To facilitate usage, we have organized the category name handlers and English/Chinese names corresponding to 49 categories. Please refer to category_mapping.json for details. The format is:

{
  "UnitTesting.csv": [
    "unit testing",
    "单元测试",
    {"dev": 5, "test": 32}
    "TEST"
  ],
  ...
  "file_name":[
  "English Name",
  "Chinese Name",
  "Sample Number",
  "Supercatagory Label(PLAN,CODE,BUILD,TEST,RELEASE,DEPOLY,OPERATE,MONITOR choose 1 out of 8)"
  ]
}

Each subject consists of two splits: dev and test. The dev set per subject consists of five exemplars with explanations for few-shot evaluation. And the test set is for model evaluation. Labels on the test split are also released.

Below is a dev example from 'version control':

id: 4
question: 如何找到Git特定提交中已更改的文件列表?
A: 使用命令 `git diff --name-only SHA`
B: 使用命令 `git log --name-only SHA`
C: 使用命令 `git commit --name-only SHA`
D: 使用命令 `git clone --name-only SHA`
answer: A
explanation: 
分析原因:
git diff --name-only SHA命令会显示与SHA参数对应的提交中已修改的文件列表。
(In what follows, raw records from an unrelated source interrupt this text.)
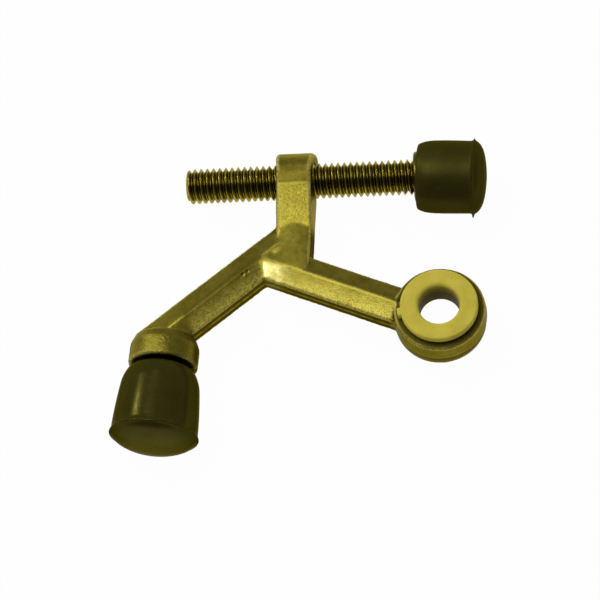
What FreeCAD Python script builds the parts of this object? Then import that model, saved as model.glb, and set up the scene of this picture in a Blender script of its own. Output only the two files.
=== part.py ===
"""Hinge pin door stop: a cast brass fork on the hinge pin, with a fixed bumper and an adjusting screw.

Millimetres. The origin is on the axis of the hinge pin bore, half way up the ring.
+Z runs along the pin, +X along the adjusting screw towards its rubber tip, and +Y away from the door.
The casting is the same above and below the plane Z = 0, where its two mould halves meet.
"""
import FreeCAD, Part
import math
import os
from FreeCAD import Placement, Rotation, Vector
import Sketcher

os.makedirs("parts", exist_ok=True)
doc = FreeCAD.newDocument("HingePinDoorStop")

# Driving dimensions, one cell each
sheet = doc.addObject("Spreadsheet::Sheet", "Dims")
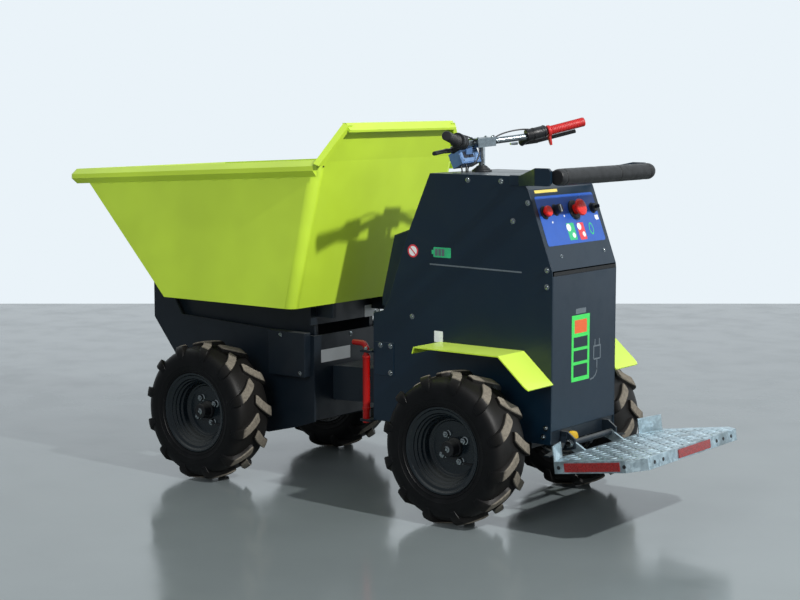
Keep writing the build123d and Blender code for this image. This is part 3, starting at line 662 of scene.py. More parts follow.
def build_rim(corner, sign):
    """A pressed steel wheel: rolled flanges, a drop centre stepping inwards, a valve and a flat disc."""
    barrel = [(143.5, 77.0), (143.8, 75.0), (143.8, 67.5), (141.5, 65.2), (127.4, 65.0), (127.2, 59.0),
              (126.5, -59.0), (127.4, -65.0), (141.5, -65.2), (143.8, -67.5), (143.8, -75.0), (143.5, -77.0),
              (139.5, -77.4), (136.0, -75.4), (133.0, -67.0), (124.6, -65.5), (121.0, -61.0)]
    disc = [(104.0, -6.0), (96.0, -4.0), (32.0, -4.0), (32.0, 4.0), (84.0, 4.0), (88.0, 5.2), (91.0, 9.0)]
    steps = [(96.0, 10.5), (98.5, 15.5), (99.5, 30.0), (103.6, 34.5), (105.5, 38.0), (106.5, 44.5),
             (110.6, 47.5), (113.0, 50.5), (114.5, 56.0), (118.4, 58.2), (121.0, 61.5), (122.4, 66.5),
             (127.0, 67.8), (132.6, 69.2), (136.0, 74.4), (139.5, 77.4), (143.5, 77.0)]
    bm = bmesh.new()
    turn_profile(bm, rounded(barrel + disc + steps, 2.2, 3), looking((0, 0, 0), (0, sign, 0)), 120)
    turn = radians(200)
    foot = at(112 * cos(turn), sign * 48, 112 * sin(turn))
    inward = Vector((-cos(turn), sign * 0.9, -sin(turn)))
    valve = [(5.5, -4), (5.2, 6), (3.8, 10), (3.8, 24), (4.4, 25), (4.4, 32), (3.4, 33.5), (0, 33.5)]
    turn_profile(bm, valve, looking(foot, inward), 16, 1)
    piece = settle("pressed_rim_" + corner, bm, "wheel_" + corner, ["wheel", "plastic"], 28,
                   wheel_place(corner))
    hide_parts("rim_" + corner)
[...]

参数--name-only让命令只输出文件名,而忽略其他信息。其它选项中的命令并不能实现此功能。

🚀 How to Evaluate

If you need to test your own huggingface-formatted model, the overall steps are as follows:

  1. Write the loader function for the model.
  2. Write the context_builder function for the model.
  3. Register the model in the configuration file.
  4. Run the testing script. If the model does not require any special processing after loading, and the input does not need to be converted to a specific format (e.g. chatml format or other human-bot formats), you can directly proceed to step 4 to initiate the testing.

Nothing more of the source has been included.